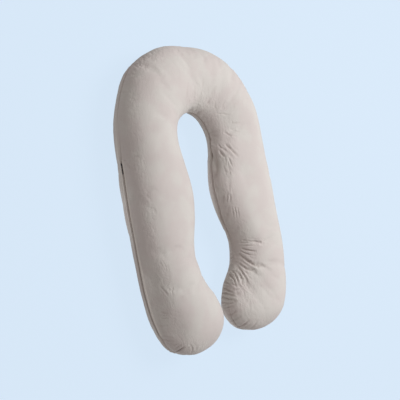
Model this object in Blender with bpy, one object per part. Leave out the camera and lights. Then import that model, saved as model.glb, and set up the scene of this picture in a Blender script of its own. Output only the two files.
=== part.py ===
"""A U-shaped body pillow that lies on its back, with a closed zip in its outer seam.

Two like cloth panels are sewn together along one seam that runs all round the U, and the case is
filled. The seam lies at half the pillow's thickness. A zip is set into the seam on the left leg,
with its slider at the upper end and the pull hanging down along it.

Units are metres. +Y points to the arch, +X to the right leg, +Z up from the surface that the
pillow lies on. The origin is under the middle of the whole, on that surface.
"""

from collections import namedtuple
from math import atan2, cos, exp, radians, sin

import bmesh
import bpy
from mathutils import Matrix, Vector

# The right half of the panel: each row joins a point on the outer edge to one on the inner edge.
# The left half is its mirror image.
Row = namedtuple("Row", "name outer_x outer_y inner_x inner_y")
PANEL = (
    Row("arch top", 0.000, 0.725, 0.000, 0.405),
    Row("haunch", 0.165, 0.700, 0.040, 0.395),
    Row("shoulder", 0.310, 0.605, 0.080, 0.370),
    Row("upper neck", 0.395, 0.445, 0.110, 0.320),
    Row("neck", 0.425, 0.280, 0.120, 0.240),
    Row("upper belly", 0.430, 0.125, 0.100, 0.120),
    Row("belly", 0.435, 0.000, 0.090, 0.010),
    Row("lower belly", 0.435, -0.135, 0.105, -0.110),
    Row("waist", 0.435, -0.290, 0.140, -0.260),
    Row("calf", 0.430, -0.415, 0.120, -0.385),
    Row("ankle", 0.410, -0.535, 0.065, -0.480),
    Row("foot", 0.365, -0.645, 0.035, -0.585),
    Row("heel", 0.290, -0.705, 0.090, -0.685),
    Row("tip", 0.200, -0.725, 0.200, -0.725),
)
TIP = len(PANEL) - 1
ARCH, WAIST, ANKLE_END, HEEL = 0, 8, 10.5, 12

# The filled section: a squared ellipse, pressed flat where it lies on the surface.
FULLNESS = 0.74
SQUARENESS = 2.3
SEAM_HEIGHT = 0.106

# The seam draws the cloth in to a narrow trench, which gets smaller where the leg is thin.
TRENCH_DEPTH = 0.004
TRENCH_MOUTH = 0.014
TRENCH_FLOOR = 0.006
FULL_TRENCH_REACH = 4 * TRENCH_MOUTH

# The zip in the left leg's outer seam. Places along a leg count the panel's rows from the arch top.
ZIP_TOP, ZIP_END = 4.5, 10.45
ZIP_WIDTH, ZIP_THICKNESS = 0.005, 0.002
SLIDER_AT = 4.56
SLIDER_LENGTH, SLIDER_WIDTH, SLIDER_THICKNESS = 0.014, 0.008, 0.004
SLIDER_ROUNDING = 0.001
PULL_LENGTH, PULL_WIDTH, PULL_THICKNESS = 0.034, 0.005, 0.0016
PULL_ROUNDING = 0.0004
GAP = 0.0003
PULL_LIFT = 0.0005
A_BIT_DOWN = 0.1
RIGHT, LEFT = 1, -1

# How finely the pillow is meshed.
STEP = 1 / 3
GATHER_STEP = 0.1
FOOT_STEP = 0.25
TIP_STEPS = (0.2, 0.4, 0.6, 0.75, 0.88)
AROUND_STEP = 10

# Main gathers, pulled in by the inner seam. Each runs between two places on the upper face:
# along is counted in the panel's rows, around in degrees from the outer seam over the crown.
# Its depth follows a stretch of a sine, given in degrees, so that it starts deep and runs out.
Gather = namedtuple("Gather", "leg along_1 around_1 along_2 around_2 depth width")
GATHERS = (
    Gather(RIGHT, 8.0, 156, 8.2, 98, 0.005, 0.010),
    Gather(RIGHT, 8.3, 150, 8.7, 116, 0.006, 0.010),
    Gather(RIGHT, 8.6, 160, 9.1, 106, 0.008, 0.011),
    Gather(RIGHT, 8.95, 164, 9.35, 128, 0.006, 0.010),
    Gather(RIGHT, 9.3, 174, 9.7, 150, 0.007, 0.010),
    Gather(RIGHT, 9.8, 174, 10.2, 148, 0.006, 0.010),
    Gather(RIGHT, 10.3, 174, 10.4, 146, 0.005, 0.010),
    Gather(RIGHT, 4.0, 166, 4.8, 120, 0.005, 0.012),
    Gather(LEFT, 8.1, 160, 8.3, 112, 0.005, 0.010),
    Gather(LEFT, 8.7, 162, 9.0, 118, 0.006, 0.010),
    Gather(LEFT, 9.3, 172, 9.7, 140, 0.006, 0.010),
    Gather(LEFT, 9.9, 172, 10.2, 146, 0.005, 0.010),
)
GATHER_POINTS = 13
TAPER_START, TAPER_END = 20, 180
TAPER_FULLNESS = 0.7

CLOTH = ("greige_jersey", (0.60, 0.545, 0.50), 0.9, 0.0)
ZIP_TAPE = ("zip_tape", (0.36, 0.31, 0.28), 0.8, 0.0)
DARK_METAL = ("dark_slider", (0.045, 0.038, 0.036), 0.45, 0.6)


def clear_scene():
    for thing in list(bpy.data.objects):
        bpy.data.objects.remove(thing, do_unlink=True)


def make_material(name, colour, roughness, metallic):
    material = bpy.data.materials.new(name)
    material.use_nodes = True
    shader = material.node_tree.nodes["Principled BSDF"]
    shader.inputs["Base Color"].default_value = (*colour, 1)
    shader.inputs["Roughness"].default_value = roughness
    shader.inputs["Metallic"].default_value = metallic
    return material


def edge_point(place):
    """A point on the panel's edge, a smooth curve through the rows' points.

    Place 0 is the outer top of the arch, TIP is the tip, and 2 * TIP is the inner top of the arch.
    """
    edge = [(r.outer_x, r.outer_y) for r in PANEL] + [(r.inner_x, r.inner_y) for r in PANEL[-2::-1]]
    haunch = PANEL[1]
    mirrored_outer, mirrored_inner = (-haunch.outer_x, haunch.outer_y), (-haunch.inner_x, haunch.inner_y)
    guides = [Vector(point) for point in (mirrored_outer, *edge, mirrored_inner)]
    at = min(int(place), 2 * TIP - 1)
    t = place - at
    a, b, c, d = guides[at:at + 4]
    slope, bend, twist = c - a, 2 * a - 5 * b + 4 * c - d, 3 * b - a - 3 * c + d
    return 0.5 * (2 * b + slope * t + bend * t**2 + twist * t**3)


def chord(leg, along):
    """The middle of the panel at a place along a leg, and the way from there to the outer seam."""
    outer, inner = edge_point(along), edge_point(2 * TIP - along)
    middle = (outer + inner) / 2
    reach = (outer - inner) / 2
    return Vector((leg * middle.x, middle.y, SEAM_HEIGHT)), Vector((leg * reach.x, reach.y, 0))


def power(value, exponent):
    return abs(value) ** exponent * (1 if value >= 0 else -1)


def skin_point(leg, along, around):
    """A point of the filled cloth, not yet pressed flat: 0 is on the outer seam, 90 on the crown."""
    middle, reach = chord(leg, along)
    across = power(cos(radians(around)), 2 / SQUARENESS)
    rise = power(sin(radians(around)), 2 / SQUARENESS)
    return middle + reach * across + Vector((0, 0, FULLNESS * reach.length * rise))


def trench(leg, along, side):
    """The four corners of the seam's trench, on the outer side (1) or the inner side (-1)."""
    middle, reach = chord(leg, along)
    outward = reach.normalized() * side
    size = min(1, reach.length / FULL_TRENCH_REACH)
    mouth, floor, depth = TRENCH_MOUTH / 2 * size, TRENCH_FLOOR / 2 * size, TRENCH_DEPTH * size
    half_height = FULLNESS * reach.length
    lip = (1 - (mouth / half_height) ** SQUARENESS) ** (1 / SQUARENESS)
    edge, bottom = reach.length * lip, reach.length - depth
    corners = ((edge, mouth), (bottom, floor), (bottom, -floor), (edge, -mouth))
    return [middle + outward * out + Vector((0, 0, up)) for out, up in corners]


def gather_paths():
    """Each gather as points on the cloth, with how deep it is at each of them."""
    paths = []
    for g in GATHERS:
        path = []
        for step in range(GATHER_POINTS):
            t = step / (GATHER_POINTS - 1)
            along = g.along_1 + (g.along_2 - g.along_1) * t
            around = g.around_1 + (g.around_2 - g.around_1) * t
            taper = sin(radians(TAPER_START + (TAPER_END - TAPER_START) * t)) ** TAPER_FULLNESS
            path.append((skin_point(g.leg, along, around), g.depth * taper))
        paths.append((path, g.width))
    return paths


def dent(point, paths):
    """How far the gathers draw the cloth in at a point."""
    total = 0
    for path, width in paths:
        away, depth = min(((point - p).length, d) for p, d in path)
        total += depth * exp(-((away / width) ** 2))
    return total


def section(leg, along, paths):
    """One closed section: the outer seam, the crown, the inner seam and the underside."""
    middle, _ = chord(leg, along)
    upper, lower = [], []
    for around in range(AROUND_STEP, 180, AROUND_STEP):
        point = skin_point(leg, along, around)
        upper.append(point + (middle - point).normalized() * dent(point, paths))
        lower.append(skin_point(leg, along, -around))
    outer, inner = trench(leg, along, 1), trench(leg, along, -1)
    ring = outer[1::-1] + upper + inner + lower[::-1] + outer[:1:-1]
    return [Vector((p.x, p.y, max(p.z, 0))) for p in ring]


def leg_places():
    """Where the right leg has a section, from the arch top to the tip, closer where it is gathered."""
    places = []
    stretches = ((ARCH, WAIST, STEP), (WAIST, ANKLE_END, GATHER_STEP), (ANKLE_END, HEEL, FOOT_STEP))
    for start, end, step in stretches:
        places += [start + step * i for i in range(round((end - start) / step))]
    return places + [HEEL] + [HEEL + step for step in TIP_STEPS]


def sections_mesh(name, rings, first, last):
    """A closed skin over a row of rings, with a point at each end, or a flat end where there is none."""
    mesh = bpy.data.meshes.new(name)
    bm = bmesh.new()
    loops = [[bm.verts.new(p) for p in ring] for ring in rings]
    count = len(loops[0])
    for a, b in zip(loops, loops[1:]):
        for i in range(count):
            j = (i + 1) % count
            bm.faces.new((a[i], a[j], b[j], b[i]))
    for loop, pole in ((loops[0], first), (loops[-1], last)):
        if pole is None:
            bm.faces.new(loop)
        else:
            point = bm.verts.new(pole)
            for i in range(count):
                bm.faces.new((loop[i], loop[(i + 1) % count], point))
    bmesh.ops.recalc_face_normals(bm, faces=bm.faces)
    bm.to_mesh(mesh)
    bm.free()
    return mesh


def add_object(name, mesh, material):
    thing = bpy.data.objects.new(name, mesh)
    mesh.materials.append(material)
    bpy.context.scene.collection.objects.link(thing)
    return thing


def make_pillow(material):
    paths = gather_paths()
    places = leg_places()
    rings = [section(LEFT, along, paths) for along in places[:0:-1]]
    rings += [section(RIGHT, along, paths) for along in places]
    ends = [chord(leg, TIP)[0] for leg in (LEFT, RIGHT)]
    mesh = sections_mesh("pillow", rings, *ends)
    mesh.shade_smooth()
    return add_object("pillow", mesh, material)


def zip_frame(along):
    """A place on the zip's line: the bottom of the left outer trench, and the way out of it."""
    middle, reach = chord(LEFT, along)
    outward = reach.normalized()
    return middle + outward * (reach.length - TRENCH_DEPTH), outward


def make_zip(material):
    """The closed zip: a flat band that lies in the trench, just off its floor."""
    inside = [place for place in leg_places() if ZIP_TOP < place < ZIP_END]
    rings = []
    for along in [ZIP_TOP, *inside, ZIP_END]:
        bottom, outward = zip_frame(along)
        rings.append([
            bottom + outward * out + Vector((0, 0, up))
            for out, up in (
                (GAP, -ZIP_WIDTH / 2),
                (GAP + ZIP_THICKNESS, -ZIP_WIDTH / 2),
                (GAP + ZIP_THICKNESS, ZIP_WIDTH / 2),
                (GAP, ZIP_WIDTH / 2),
            )
        ])
    return add_object("zip_tape", sections_mesh("zip_tape", rings, None, None), material)


def make_block(name, length, width, thickness, rounding, start, lift, material):
    """A rounded block that lies along the zip: start is how far down the zip its upper end is."""
    bottom, outward = zip_frame(SLIDER_AT)
    below, _ = zip_frame(SLIDER_AT + A_BIT_DOWN)
    down = (below - bottom).normalized()
    middle = bottom + down * (start + length / 2) + outward * (lift + thickness / 2)
    mesh = bpy.data.meshes.new(name)
    bm = bmesh.new()
    bmesh.ops.create_cube(bm, size=1, matrix=Matrix.Diagonal((thickness, length, width, 1)))
    bmesh.ops.bevel(bm, geom=bm.edges[:], offset=rounding, segments=2, affect="EDGES")
    bm.to_mesh(mesh)
    bm.free()
    block = add_object(name, mesh, material)
    block.location = middle
    block.rotation_euler.z = atan2(down.y, down.x) + radians(90)
    return block


def main():
    clear_scene()
    cloth = make_material(*CLOTH)
    tape = make_material(*ZIP_TAPE)
    metal = make_material(*DARK_METAL)
    make_pillow(cloth)
    make_zip(tape)
    slider_size = (SLIDER_LENGTH, SLIDER_WIDTH, SLIDER_THICKNESS, SLIDER_ROUNDING)
    pull_size = (PULL_LENGTH, PULL_WIDTH, PULL_THICKNESS, PULL_ROUNDING)
    tape_top = GAP + ZIP_THICKNESS
    make_block("zip_slider", *slider_size, 0, tape_top + GAP, metal)
    make_block("zip_pull", *pull_size, SLIDER_LENGTH + GAP, tape_top + PULL_LIFT, metal)


main()
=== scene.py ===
# %% [markdown]
# # A body pillow in soft jersey
#
# The real thing is a long U. Two like panels of greige cotton jersey are sewn together along one seam
# that runs all round the U, and the case is stuffed with fibre. A zip closes it, set into the seam on
# the outside of the left leg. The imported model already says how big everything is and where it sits.
# This file gives it its cloth, gathers, seam and zip, one short cell at a time.

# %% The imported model
from collections import namedtuple
from math import cos, pi, radians, sin

import bpy
import numpy as np
from mathutils import Matrix, Vector, noise
from mathutils.kdtree import KDTree


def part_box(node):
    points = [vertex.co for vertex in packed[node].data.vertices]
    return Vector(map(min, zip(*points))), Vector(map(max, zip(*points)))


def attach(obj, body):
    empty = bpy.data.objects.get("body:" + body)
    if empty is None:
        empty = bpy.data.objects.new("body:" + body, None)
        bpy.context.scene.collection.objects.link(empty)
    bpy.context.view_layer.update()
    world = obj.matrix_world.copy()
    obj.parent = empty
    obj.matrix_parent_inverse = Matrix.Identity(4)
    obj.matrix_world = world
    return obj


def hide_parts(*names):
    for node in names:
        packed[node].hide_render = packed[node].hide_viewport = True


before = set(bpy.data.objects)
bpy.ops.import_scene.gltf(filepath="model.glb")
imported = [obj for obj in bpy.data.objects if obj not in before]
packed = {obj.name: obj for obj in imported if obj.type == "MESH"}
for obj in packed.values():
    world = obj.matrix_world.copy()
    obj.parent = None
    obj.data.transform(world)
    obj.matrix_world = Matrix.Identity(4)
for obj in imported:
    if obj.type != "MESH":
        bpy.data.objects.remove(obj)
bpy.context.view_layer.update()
print("packed pieces:", sorted(packed))

# %% [markdown]
# ## Looking at it as the photographer did
#
# The pillow lies on its back, so the photo's view is one from above: the camera leans to the pillow's
# left side and is turned a little about its own line of sight. A camera's three axes are worked out
# here as vectors, right, up and back, which is easier to read than three angles applied in an order.

# %% The camera
CAMERA_LEAN = radians(39.75)      # from straight above, towards the left leg
CAMERA_TURN = radians(-10.1)      # about the line of sight
CAMERA_DISTANCE = 2.911
LENS = 54.3                       # millimetres, on a sensor 36 mm wide
LOOKS_AT = Vector((-0.022, -0.0275, 0.106))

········

● **Written exercise**
Retype verbatim the lines that run from the line containing "tape_top + GAP, metal)" to the line containing "# This file", both inclusive, and no others.

● **Exercise solution**
    make_block("zip_slider", *slider_size, 0, tape_top + GAP, metal)
    make_block("zip_pull", *pull_size, SLIDER_LENGTH + GAP, tape_top + PULL_LIFT, metal)


main()
=== scene.py ===
# %% [markdown]
# # A body pillow in soft jersey
#
# The real thing is a long U. Two like panels of greige cotton jersey are sewn together along one seam
# that runs all round the U, and the case is stuffed with fibre. A zip closes it, set into the seam on
# the outside of the left leg. The imported model already says how big everything is and where it sits.
# This file gives it its cloth, gathers, seam and zip, one short cell at a time.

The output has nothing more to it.